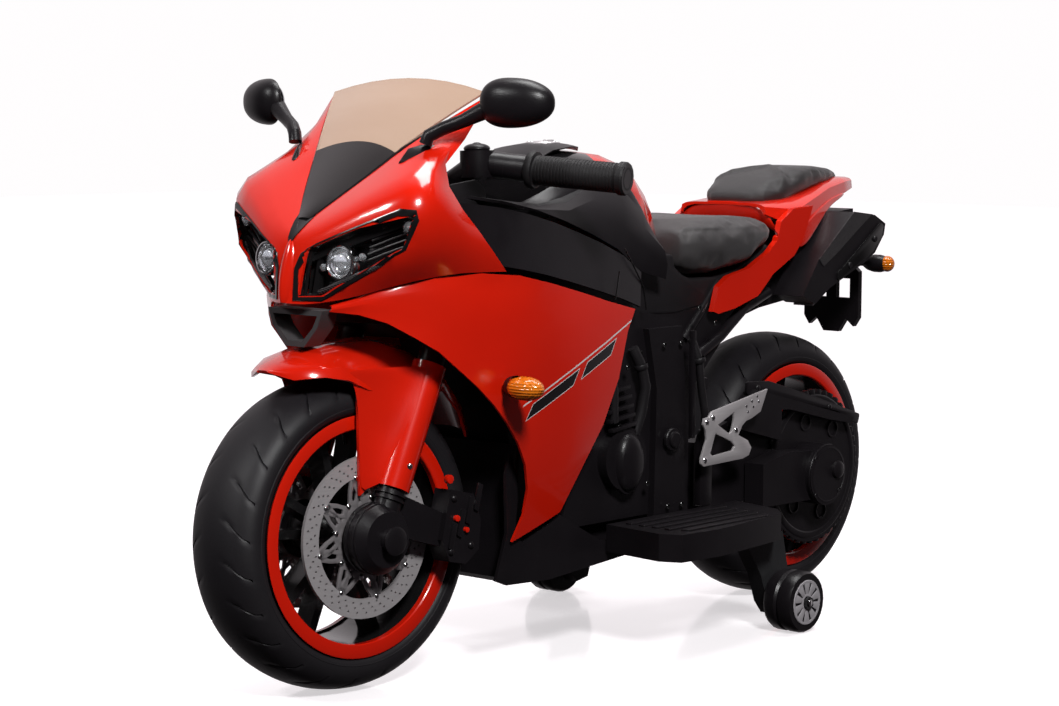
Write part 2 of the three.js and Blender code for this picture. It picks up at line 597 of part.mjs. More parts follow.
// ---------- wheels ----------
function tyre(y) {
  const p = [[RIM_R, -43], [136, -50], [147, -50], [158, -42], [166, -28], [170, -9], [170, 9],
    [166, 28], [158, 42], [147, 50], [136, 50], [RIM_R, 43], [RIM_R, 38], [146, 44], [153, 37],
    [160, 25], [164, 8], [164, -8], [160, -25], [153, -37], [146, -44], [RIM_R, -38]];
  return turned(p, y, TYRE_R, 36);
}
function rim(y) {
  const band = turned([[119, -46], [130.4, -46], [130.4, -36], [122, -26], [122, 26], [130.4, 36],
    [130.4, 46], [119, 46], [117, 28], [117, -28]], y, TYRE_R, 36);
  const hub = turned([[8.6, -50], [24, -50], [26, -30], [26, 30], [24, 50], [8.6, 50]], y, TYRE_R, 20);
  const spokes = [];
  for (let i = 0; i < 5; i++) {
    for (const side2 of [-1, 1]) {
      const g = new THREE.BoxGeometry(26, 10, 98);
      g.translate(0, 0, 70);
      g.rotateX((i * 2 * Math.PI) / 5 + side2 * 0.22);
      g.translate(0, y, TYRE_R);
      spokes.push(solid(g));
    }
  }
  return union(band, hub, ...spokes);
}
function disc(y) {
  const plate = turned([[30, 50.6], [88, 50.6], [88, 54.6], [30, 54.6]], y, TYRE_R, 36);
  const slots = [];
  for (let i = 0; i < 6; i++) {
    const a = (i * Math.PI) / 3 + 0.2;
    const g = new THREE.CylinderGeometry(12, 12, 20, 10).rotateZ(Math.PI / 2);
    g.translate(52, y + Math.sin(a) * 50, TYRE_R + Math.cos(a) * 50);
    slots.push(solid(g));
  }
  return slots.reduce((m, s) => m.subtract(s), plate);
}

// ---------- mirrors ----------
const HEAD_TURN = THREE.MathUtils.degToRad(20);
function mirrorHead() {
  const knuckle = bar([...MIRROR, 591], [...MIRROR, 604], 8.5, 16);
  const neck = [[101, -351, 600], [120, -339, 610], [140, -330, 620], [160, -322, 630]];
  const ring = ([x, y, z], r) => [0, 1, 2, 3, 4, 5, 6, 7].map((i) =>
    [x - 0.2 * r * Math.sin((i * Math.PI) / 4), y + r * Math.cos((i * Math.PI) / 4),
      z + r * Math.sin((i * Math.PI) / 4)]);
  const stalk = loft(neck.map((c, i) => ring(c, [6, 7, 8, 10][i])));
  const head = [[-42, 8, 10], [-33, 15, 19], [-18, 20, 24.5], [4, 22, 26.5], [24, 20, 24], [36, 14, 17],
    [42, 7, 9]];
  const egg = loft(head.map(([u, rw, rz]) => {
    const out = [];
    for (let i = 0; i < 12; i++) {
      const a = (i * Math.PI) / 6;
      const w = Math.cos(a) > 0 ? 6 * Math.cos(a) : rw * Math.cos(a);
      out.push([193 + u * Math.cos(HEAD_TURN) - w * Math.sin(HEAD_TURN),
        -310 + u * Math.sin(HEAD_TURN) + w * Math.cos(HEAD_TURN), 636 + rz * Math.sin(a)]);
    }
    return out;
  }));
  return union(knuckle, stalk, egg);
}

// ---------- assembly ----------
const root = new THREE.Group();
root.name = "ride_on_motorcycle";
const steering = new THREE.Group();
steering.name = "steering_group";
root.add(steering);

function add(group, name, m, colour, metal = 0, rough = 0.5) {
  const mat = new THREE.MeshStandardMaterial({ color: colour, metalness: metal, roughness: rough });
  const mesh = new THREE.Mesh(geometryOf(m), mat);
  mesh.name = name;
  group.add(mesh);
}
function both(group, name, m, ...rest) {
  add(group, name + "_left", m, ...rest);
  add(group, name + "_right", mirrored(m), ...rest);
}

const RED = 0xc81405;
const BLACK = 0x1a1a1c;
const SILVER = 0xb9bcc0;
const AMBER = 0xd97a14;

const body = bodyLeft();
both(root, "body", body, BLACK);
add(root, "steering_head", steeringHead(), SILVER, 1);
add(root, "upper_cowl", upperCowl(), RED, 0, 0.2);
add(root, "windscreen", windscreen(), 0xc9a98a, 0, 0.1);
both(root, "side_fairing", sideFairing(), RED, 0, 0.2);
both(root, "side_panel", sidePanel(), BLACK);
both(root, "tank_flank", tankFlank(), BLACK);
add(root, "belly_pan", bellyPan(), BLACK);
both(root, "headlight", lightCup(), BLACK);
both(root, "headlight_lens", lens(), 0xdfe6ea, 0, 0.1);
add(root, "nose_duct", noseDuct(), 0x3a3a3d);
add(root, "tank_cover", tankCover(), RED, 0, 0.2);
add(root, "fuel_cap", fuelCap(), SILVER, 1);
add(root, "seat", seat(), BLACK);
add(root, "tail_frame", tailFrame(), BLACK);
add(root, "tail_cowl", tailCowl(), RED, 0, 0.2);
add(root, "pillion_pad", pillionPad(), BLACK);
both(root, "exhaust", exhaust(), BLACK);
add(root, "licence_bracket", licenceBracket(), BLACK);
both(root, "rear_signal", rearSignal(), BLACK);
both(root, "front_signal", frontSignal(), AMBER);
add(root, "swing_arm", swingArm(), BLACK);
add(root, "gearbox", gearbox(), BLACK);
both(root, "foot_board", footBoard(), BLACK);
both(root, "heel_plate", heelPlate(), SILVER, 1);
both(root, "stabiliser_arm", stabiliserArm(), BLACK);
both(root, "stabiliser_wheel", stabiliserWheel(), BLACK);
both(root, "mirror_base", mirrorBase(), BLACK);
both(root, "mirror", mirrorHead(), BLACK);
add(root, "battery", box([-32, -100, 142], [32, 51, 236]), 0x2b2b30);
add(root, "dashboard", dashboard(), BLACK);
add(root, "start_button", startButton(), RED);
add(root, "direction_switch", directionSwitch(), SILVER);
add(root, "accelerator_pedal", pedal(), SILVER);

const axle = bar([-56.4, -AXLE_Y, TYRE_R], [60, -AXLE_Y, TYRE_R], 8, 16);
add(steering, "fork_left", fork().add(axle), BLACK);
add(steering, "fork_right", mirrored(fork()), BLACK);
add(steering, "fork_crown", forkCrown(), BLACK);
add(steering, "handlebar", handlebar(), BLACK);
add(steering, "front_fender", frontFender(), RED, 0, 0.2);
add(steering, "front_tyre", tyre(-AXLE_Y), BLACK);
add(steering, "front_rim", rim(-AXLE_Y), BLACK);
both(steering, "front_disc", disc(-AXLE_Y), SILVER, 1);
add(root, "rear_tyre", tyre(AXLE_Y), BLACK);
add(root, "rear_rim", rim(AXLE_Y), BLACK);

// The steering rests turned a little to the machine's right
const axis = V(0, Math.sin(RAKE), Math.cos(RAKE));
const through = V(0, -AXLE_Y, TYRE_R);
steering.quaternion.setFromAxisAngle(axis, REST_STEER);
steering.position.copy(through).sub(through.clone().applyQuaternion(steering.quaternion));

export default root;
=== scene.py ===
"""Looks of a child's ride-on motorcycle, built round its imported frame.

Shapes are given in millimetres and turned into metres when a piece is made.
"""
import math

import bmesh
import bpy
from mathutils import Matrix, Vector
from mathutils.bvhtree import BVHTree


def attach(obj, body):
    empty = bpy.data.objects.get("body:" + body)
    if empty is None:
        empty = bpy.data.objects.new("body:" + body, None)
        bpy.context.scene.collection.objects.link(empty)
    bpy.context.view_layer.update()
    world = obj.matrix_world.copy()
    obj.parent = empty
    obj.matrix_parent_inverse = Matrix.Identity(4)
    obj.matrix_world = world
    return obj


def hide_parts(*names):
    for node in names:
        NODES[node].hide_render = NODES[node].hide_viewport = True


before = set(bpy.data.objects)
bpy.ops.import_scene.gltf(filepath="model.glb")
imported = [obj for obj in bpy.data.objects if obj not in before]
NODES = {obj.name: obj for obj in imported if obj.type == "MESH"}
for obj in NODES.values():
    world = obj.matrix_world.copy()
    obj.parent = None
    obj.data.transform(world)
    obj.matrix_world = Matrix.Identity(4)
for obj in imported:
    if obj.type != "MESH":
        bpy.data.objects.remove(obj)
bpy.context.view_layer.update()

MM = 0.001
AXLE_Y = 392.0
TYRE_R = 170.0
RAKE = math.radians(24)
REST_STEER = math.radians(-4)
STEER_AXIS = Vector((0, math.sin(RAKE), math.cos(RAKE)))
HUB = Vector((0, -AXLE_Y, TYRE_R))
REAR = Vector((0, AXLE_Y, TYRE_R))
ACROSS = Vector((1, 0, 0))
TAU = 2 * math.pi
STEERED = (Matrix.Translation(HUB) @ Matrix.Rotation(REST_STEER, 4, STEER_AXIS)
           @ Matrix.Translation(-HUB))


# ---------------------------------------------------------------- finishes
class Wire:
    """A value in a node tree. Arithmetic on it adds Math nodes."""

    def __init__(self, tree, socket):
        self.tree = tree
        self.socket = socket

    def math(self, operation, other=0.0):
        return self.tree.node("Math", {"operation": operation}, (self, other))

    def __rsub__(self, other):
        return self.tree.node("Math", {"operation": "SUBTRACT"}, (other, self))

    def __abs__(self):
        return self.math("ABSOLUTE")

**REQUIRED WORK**
Find each line holding the string "context" and copy it out.

**ANSWER FOR THIS EXERCISE**
        bpy.context.scene.collection.objects.link(empty)
    bpy.context.view_layer.update()
bpy.context.view_layer.update()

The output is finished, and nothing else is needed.